* Source records
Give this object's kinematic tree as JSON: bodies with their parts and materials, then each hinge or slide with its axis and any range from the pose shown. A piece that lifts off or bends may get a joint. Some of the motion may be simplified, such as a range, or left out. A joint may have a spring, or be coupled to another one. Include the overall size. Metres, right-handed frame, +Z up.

...

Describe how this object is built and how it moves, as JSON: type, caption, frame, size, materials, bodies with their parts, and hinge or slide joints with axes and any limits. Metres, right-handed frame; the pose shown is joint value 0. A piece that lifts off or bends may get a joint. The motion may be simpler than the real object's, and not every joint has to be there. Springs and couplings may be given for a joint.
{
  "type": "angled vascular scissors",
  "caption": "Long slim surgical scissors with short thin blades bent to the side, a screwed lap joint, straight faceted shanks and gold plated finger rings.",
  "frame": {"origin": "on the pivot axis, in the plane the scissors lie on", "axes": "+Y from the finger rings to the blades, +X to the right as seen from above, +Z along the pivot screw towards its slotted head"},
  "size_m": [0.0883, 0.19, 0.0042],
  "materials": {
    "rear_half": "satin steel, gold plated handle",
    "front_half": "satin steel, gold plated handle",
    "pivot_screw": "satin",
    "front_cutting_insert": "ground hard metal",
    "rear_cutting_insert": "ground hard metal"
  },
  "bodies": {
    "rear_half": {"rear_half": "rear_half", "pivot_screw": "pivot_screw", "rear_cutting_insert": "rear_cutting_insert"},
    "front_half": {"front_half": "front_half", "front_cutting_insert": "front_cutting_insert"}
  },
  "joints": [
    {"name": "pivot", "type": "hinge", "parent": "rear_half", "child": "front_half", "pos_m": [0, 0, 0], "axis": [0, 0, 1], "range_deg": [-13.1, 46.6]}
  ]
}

* Task requirements
Search the records above for the string "type". Copy every line that contains it.

* Solved problem
Describe how this object is built and how it moves, as JSON: type, caption, frame, size, materials, bodies with their parts, and hinge or slide joints with axes and any limits. Metres, right-handed frame; the pose shown is joint value 0. A piece that lifts off or bends may get a joint. The motion may be simpler than the real object's, and not every joint has to be there. Springs and couplings may be given for a joint.
  "type": "angled vascular scissors",
    {"name": "pivot", "type": "hinge", "parent": "rear_half", "child": "front_half", "pos_m": [0, 0, 0], "axis": [0, 0, 1], "range_deg": [-13.1, 46.6]}